Madrid (DPA). Letizia Ortiz llevaba diez años aprendiendo a ser princesa, los que transcurrieron desde su boda con el príncipe Felipe el 22 de mayo de 2004. Con el ascenso al trono de su marido, la ex periodista se convertirá en la primera reina plebeya de la historia de la monarquía española.
El mayor problema con el que se había topado hasta ahora como princesa de Asturias era que no había libro de instrucciones para ejercer bien como consorte del heredero del trono español. Lo mismo ocurrirá cuando su marido se convierta en Felipe VI.
Para Felipe -como para sus propias hijas, las infantas Leonor y Sofía, de ocho y siete años- su aprendizaje real comenzó de niño. Para ella, que tiene ahora 41 años, arrancó con 31.
Venía de montar en autobús, de poner ella misma la gasolina a su automóvil, de pagar la hipoteca, el recibo de la luz y el del agua. De estudiar en instituto y universidad pública y de trabajar por lograr el éxito profesional en el periodismo.
Hace diez años pasó a engrosar la familia real española con un pasado a sus espaldas: divorciada de un profesor de Literatura que le dio clases en el instituto y procedente de una familia de clase media, sencilla, de madre enfermera y sindicalista y nieta de un taxista. Y de padres también divorciados.
Una trayectoria vital y una procedencia que no gustaron en los círculos conservadores, pero que otros sectores más abiertos de la sociedad española interpretan como un paso en la modernización de la institución, en la que Letizia cobraba hasta ahora unos 102.000 euros brutos al año del presupuesto que el Estado español destina a la Casa del Rey.
Los medios de comunicación españoles y quienes la conocen la definen siempre como perfeccionista: en su trabajo, en su imagen, con su familia. Un perfeccionismo que la ha llevado a trabajar afanosamente por cumplir bien su cometido -al principio recorría La Zarzuela con bolígrafo y cuaderno- y por encontrar su sitio.
Pero ese perfeccionismo parece ser más barrera que otra cosa entre ella y los españoles. Diez años después de convertirse en princesa de Asturias y a punto de ser reina, no termina de sintonizar con ellos.
En las encuestas es la peor valorada del núcleo de la familia real, por detrás del rey Juan Carlos, cuya popularidad comenzó a hundirse con su famosa cacería en Botsuana en 2012. Y eso que no ha protagonizado ningún escándalo y ejerce con corrección su papel institucional, en gran parte por la meticulosidad con la que prepara cada uno de los actos. Pero se la percibe fría, rígida y distante.

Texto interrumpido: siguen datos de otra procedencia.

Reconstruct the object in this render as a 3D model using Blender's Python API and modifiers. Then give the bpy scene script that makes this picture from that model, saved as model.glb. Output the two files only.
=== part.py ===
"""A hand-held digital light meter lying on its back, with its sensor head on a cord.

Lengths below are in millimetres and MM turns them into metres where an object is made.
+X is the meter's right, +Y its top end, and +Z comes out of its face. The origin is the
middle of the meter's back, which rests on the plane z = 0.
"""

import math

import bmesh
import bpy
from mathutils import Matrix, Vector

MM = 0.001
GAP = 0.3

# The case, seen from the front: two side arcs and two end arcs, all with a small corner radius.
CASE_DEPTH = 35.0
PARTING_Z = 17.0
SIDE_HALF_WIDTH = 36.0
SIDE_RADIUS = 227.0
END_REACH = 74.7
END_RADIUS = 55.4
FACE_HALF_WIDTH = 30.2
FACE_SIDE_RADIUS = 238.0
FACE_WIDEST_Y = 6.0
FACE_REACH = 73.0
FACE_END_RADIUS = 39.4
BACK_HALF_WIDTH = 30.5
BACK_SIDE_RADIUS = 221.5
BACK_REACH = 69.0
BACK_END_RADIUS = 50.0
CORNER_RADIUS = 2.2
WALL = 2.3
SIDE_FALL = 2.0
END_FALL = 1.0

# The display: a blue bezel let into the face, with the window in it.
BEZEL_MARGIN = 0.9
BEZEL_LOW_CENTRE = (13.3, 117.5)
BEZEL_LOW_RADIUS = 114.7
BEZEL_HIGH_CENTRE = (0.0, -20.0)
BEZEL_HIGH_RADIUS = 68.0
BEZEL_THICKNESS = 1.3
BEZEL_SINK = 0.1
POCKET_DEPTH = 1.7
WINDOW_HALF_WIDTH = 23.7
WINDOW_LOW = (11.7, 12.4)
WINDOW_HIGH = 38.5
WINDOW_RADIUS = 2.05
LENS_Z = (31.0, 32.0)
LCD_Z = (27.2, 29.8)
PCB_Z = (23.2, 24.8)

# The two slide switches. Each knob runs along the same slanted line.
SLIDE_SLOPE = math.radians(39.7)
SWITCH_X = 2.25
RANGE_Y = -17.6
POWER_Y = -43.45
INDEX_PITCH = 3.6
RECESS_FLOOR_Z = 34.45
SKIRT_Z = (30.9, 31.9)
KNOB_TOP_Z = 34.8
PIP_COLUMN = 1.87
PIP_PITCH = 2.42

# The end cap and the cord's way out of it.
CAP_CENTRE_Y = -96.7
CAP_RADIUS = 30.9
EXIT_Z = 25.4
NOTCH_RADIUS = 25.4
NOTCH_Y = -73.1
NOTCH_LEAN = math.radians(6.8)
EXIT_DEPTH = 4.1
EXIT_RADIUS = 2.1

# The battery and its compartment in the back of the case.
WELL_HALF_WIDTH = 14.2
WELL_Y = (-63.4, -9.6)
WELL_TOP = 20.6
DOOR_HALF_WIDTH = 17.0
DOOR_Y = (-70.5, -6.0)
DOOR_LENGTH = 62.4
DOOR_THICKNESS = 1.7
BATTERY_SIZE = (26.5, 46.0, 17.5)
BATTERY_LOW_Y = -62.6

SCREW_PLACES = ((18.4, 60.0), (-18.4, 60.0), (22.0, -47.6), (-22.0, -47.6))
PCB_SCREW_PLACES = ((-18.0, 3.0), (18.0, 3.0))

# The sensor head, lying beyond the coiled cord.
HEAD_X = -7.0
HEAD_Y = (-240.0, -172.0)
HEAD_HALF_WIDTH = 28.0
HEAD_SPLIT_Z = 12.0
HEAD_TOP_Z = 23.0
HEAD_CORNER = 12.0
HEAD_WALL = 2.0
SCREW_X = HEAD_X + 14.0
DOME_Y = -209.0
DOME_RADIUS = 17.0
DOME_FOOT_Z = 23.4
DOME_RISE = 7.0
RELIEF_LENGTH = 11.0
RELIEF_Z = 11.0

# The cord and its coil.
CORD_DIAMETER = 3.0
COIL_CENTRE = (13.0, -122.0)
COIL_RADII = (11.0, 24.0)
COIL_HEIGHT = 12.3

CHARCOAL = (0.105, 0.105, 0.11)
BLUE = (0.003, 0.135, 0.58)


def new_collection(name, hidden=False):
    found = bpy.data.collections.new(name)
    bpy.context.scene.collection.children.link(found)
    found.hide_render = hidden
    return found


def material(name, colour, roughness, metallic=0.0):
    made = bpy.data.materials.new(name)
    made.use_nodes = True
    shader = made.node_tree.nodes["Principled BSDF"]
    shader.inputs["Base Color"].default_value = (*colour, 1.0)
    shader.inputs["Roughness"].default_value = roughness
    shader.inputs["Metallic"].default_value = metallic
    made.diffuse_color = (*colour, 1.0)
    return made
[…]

Ya no está la espontaneidad de aquel "¡Déjame terminar!" que el 6 de noviembre de 2003, tras la pedida de mano, le espetó al príncipe cuando intentó interrumpirla ante unos 300 periodistas. Los más conservadores interpretaron el gesto casi como una afrenta al heredero, otros como una prueba de su fuerte personalidad.

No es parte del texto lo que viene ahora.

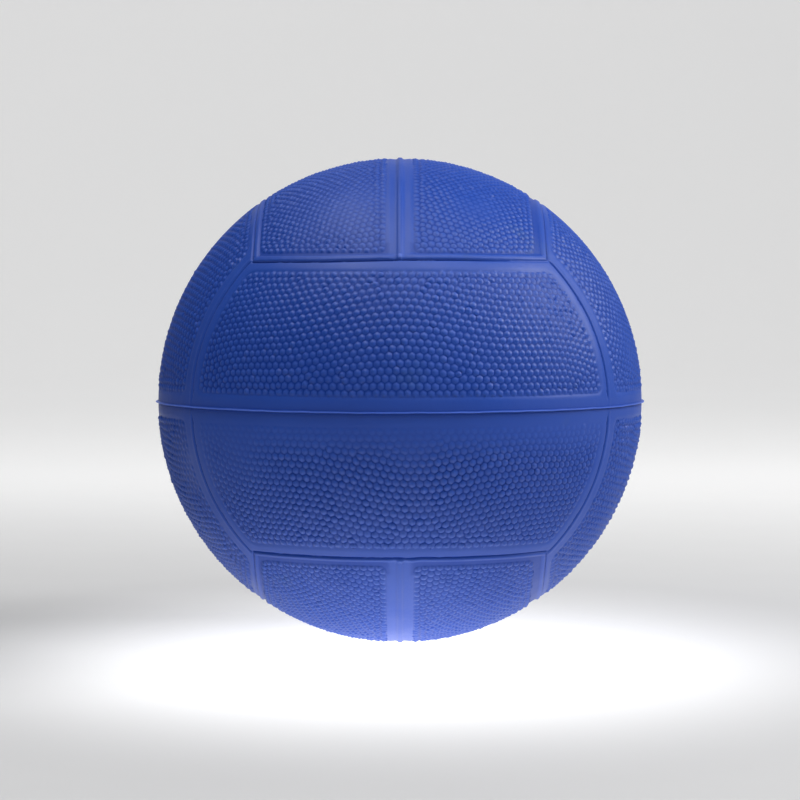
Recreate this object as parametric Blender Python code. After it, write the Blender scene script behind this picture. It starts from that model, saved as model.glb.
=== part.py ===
"""A moulded rubber playground ball: a cover in two halves, a cord winding, a bladder and a valve.

Everything is laid out round the ball's centre, which is the origin. The cover's twelve panels are
six pairs, one pair on each side of a rounded cube. Every seam is an arc that lies in one of the
planes x, y or z = +-SEAM_PLANE, and each pair is divided by its own middle line:

    front and back pairs (-Y, +Y)   divided by the mould's parting line, z = 0
    left and right pairs (-X, +X)   divided by y = 0
    top and bottom pairs (+Z, -Z)   divided by x = 0
"""

import math

import bmesh
import bpy

# Driving dimensions, in metres
BALL_RADIUS = 0.105
COVER_WALL = 0.0016
WINDING_WALL = 0.0004
BLADDER_WALL = 0.0006
CLEARANCE = 0.0003  # between pieces that touch on the real ball

# Relief of the cover
SEAM_DEPTH = 0.0006
SEAM_HALF_WIDTH = 0.0009
RIB_HEIGHT = 0.0003  # the moulded rib along the middle line of the side, top and bottom pairs
FLASH_HEIGHT = 0.0011  # the mould's parting flash, all round the equator
MIDDLE_HALF_WIDTH = 0.0008  # of the rib and of the flash, at their feet
PANEL_STEPS = 5  # facets across half a panel pair, between its middle line and its seam

# The valve, in the middle of the back pair's upper panel. "Out" is distance from the ball's centre.
VALVE_FACE_OUT = 0.1047
VALVE_STEM_RADIUS = 0.0050
VALVE_BORE_RADIUS = 0.0024
VALVE_INNER_END_OUT = 0.0920
SEAT_RADIUS = 0.0037  # the recess that the plug's head sits in
SEAT_DEPTH = 0.0015
FLANGE_RADIUS = 0.0110
FLANGE_EDGE = 0.0006
FLANGE_ROOT = 0.0018
FLANGE_GAP = 0.0006  # from the bladder, which is faceted, to the flange that is bonded to it
BULB_RADIUS = 0.0031
BULB_LENGTH = 0.0036
NEEDLE_HOLE_RADIUS = 0.0006
NEEDLE_HOLE_DEPTH = 0.0100
TURNED_STEPS = 32

# Worked out from those
SEAM_PLANE = 1 / math.sqrt(3)  # on a ball of radius 1, so that eight corners hold three seams each
SEAM_ANGLE = math.asin(SEAM_PLANE)
COVER_INNER_RADIUS = BALL_RADIUS - COVER_WALL
WINDING_RADIUS = COVER_INNER_RADIUS - CLEARANCE
WINDING_INNER_RADIUS = WINDING_RADIUS - WINDING_WALL
BLADDER_RADIUS = WINDING_INNER_RADIUS - CLEARANCE
BLADDER_INNER_RADIUS = BLADDER_RADIUS - BLADDER_WALL
VALVE_ELEVATION = SEAM_ANGLE / 2
VALVE_HOLE_RADIUS = VALVE_STEM_RADIUS + CLEARANCE

SAME_PLACE = 1e-4  # directions nearer than this are one point

# Base colour, roughness
ROYAL_BLUE = ((0.022, 0.075, 0.36, 1), 0.45)
CORD_WHITE = ((0.78, 0.76, 0.70, 1), 0.80)
BUTYL_BLACK = ((0.020, 0.020, 0.022, 1), 0.60)
VALVE_BLACK = ((0.030, 0.030, 0.032, 1), 0.50)
PLUG_GREY = ((0.16, 0.17, 0.18, 1), 0.50)


def clear_scene():
    for obj in list(bpy.data.objects):
        bpy.data.objects.remove(obj)


def rubber_material(name, look):
    """A Principled BSDF material: every piece of the ball is rubber or latex-bonded cord."""
    colour, roughness = look
    material = bpy.data.materials.new(name)
    material.use_nodes = True
    shader = material.node_tree.nodes["Principled BSDF"]
    shader.inputs["Base Color"].default_value = colour
    shader.inputs["Roughness"].default_value = roughness
    shader.inputs["Metallic"].default_value = 0
    return material


def add_object(name, bm, material, parent=None):
    """Turns a bmesh into a smooth-shaded object at the origin of its parent."""
    mesh = bpy.data.meshes.new(name)
    bm.to_mesh(mesh)
    bm.free()
    mesh.shade_smooth()
    mesh.set_sharp_from_angle(angle=math.radians(35))
    mesh.materials.append(material)
    obj = bpy.data.objects.new(name, mesh)
    obj.parent = parent
    bpy.context.scene.collection.objects.link(obj)
    return obj


# --- The net of lines that all the ball's layers share ---


def fine_lines():
    """Angles from a pair's middle line to its seam, with lines at the feet of the rib and groove."""
    first = MIDDLE_HALF_WIDTH / BALL_RADIUS
    last = SEAM_ANGLE - SEAM_HALF_WIDTH / BALL_RADIUS
    step = (last - first) / PANEL_STEPS
    return [0.0] + [first + step * i for i in range(PANEL_STEPS + 1)] + [SEAM_ANGLE]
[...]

El protocolo ha limado las formas en una mujer impulsiva y de carácter, pero le ha arrebatado quizá una de las bazas que hubiera podido jugar para acercarse a los españoles.

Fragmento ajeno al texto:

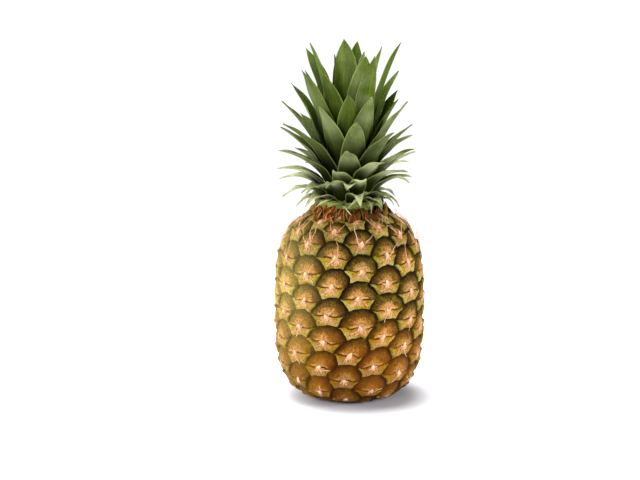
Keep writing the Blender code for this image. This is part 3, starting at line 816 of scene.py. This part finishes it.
def make_neck_bracts():
    strips = Strips()
    share = np.linspace(0.0, 1.0, NECK_ALONG)
    for ring_number, (count, kept, root_r, root_h, tip_r, tip_h, width) in enumerate(NECK_RINGS):
        for k in range(count):
            draw = random.Random(BRACT_SEED + ring_number * 100 + k)
            if draw.random() > kept:
                continue
            azimuth = FULL_TURN * (k + 0.5 * (ring_number % 2)) / count + draw.uniform(-0.10, 0.10)
            reach = tip_r + draw.uniform(-1.5, 2.5)
            rise = tip_h + draw.uniform(-3.0, 1.5)
            drift = draw.uniform(-0.14, 0.14)
            bulge = max(root_r, reach) + NECK_BULGE_MM
            root = around_axis(root_r * MM, azimuth, root_h * MM)
            bend = around_axis(bulge * MM, azimuth + drift * 0.3, (0.4 * root_h + 0.6 * rise) * MM)
            tip = around_axis(reach * MM, azimuth + drift, rise * MM)
            points = curve_at((root, bend, tip), share[:, None])
            along = np.gradient(points, axis=0)
            along /= np.linalg.norm(along, axis=1)[:, None]
            slant = azimuth + draw.uniform(-0.5, 0.5)
            sideways = np.tile((-math.sin(slant), math.cos(slant), 0.0), (NECK_ALONG, 1))
            outward = np.cross(sideways, along)
            wide = width * draw.uniform(0.55, 1.10)
            widths = (wide * (0.75 + 0.35 * share) * (1.0 - share ** 2.6) + 0.3) * MM
            arch = draw.uniform(-0.10, 0.24)
            made = ribbon(points, sideways, outward, widths, NECK_THICK, NECK_ACROSS, arch)
            strips.add(made, NECK_ALONG, NECK_ACROSS, draw.random(), ring_number / (len(NECK_RINGS) - 1.0))
    layers = {"strand": strips.layer(1, 2), "rim": np.abs(strips.layer(0, 3))}
    return mesh_object("neck_bract_rings", strips.vertices, strips.faces, STRAND_WELD, **layers)


# Materials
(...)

Siempre ha dicho que su ejemplo a seguir es la reina Sofía, con la que mantiene una relación cordial que se percibe cuando se las ve juntas. De cómo es su relación con el rey Juan Carlos se sabe poco, más allá de los rumores de que es mala desde el principio.
A Letizia se la observa con lupa continuamente. Se le critica su extremada delgadez, su afán por ir a la moda, sus retoques estéticos, entre ellos una operación de nariz en 2008 a la que oficialmente se sometió por problemas que sufría al respirar.
En los actos oficiales los medios están más pendientes de sus modelos -viste solo firmas españolas y Felipe Varela es su modisto preferido- y de sus peinados que de lo que hace. La presión mediática sobre ella es fuerte, aunque fue mayor hasta que aseguró la sucesión al trono con el nacimiento de Leonor.
En lo institucional se identifica con la infancia, la juventud y las enfermedades raras, las causas a las que más se dedica desde que en 2007 tuvo ya agenda propia al margen de la que comparte con su marido. En lo personal ha intentado establecer una línea entre su vida pública y la privada. Y pasó su peor momento con el suicidio de su hermana Erika en 2007, que dejó en ella un poso de amargura.
Sus esfuerzos por intentar tener una vida lo más normal posible detrás de la institucional le valen críticas. Como cuando fue a un concierto de The Killers y se mezcló entre los fans con dos amigas.
Junto al príncipe se va de incógnito al cine cada vez que puede. Y le gusta tener vacaciones íntimas lejos de los focos mediáticos que atrae Mallorca, donde la familia real veranea desde siempre. Eso tampoco gusta. Como reina, tendrá que cambiar algunas cosas.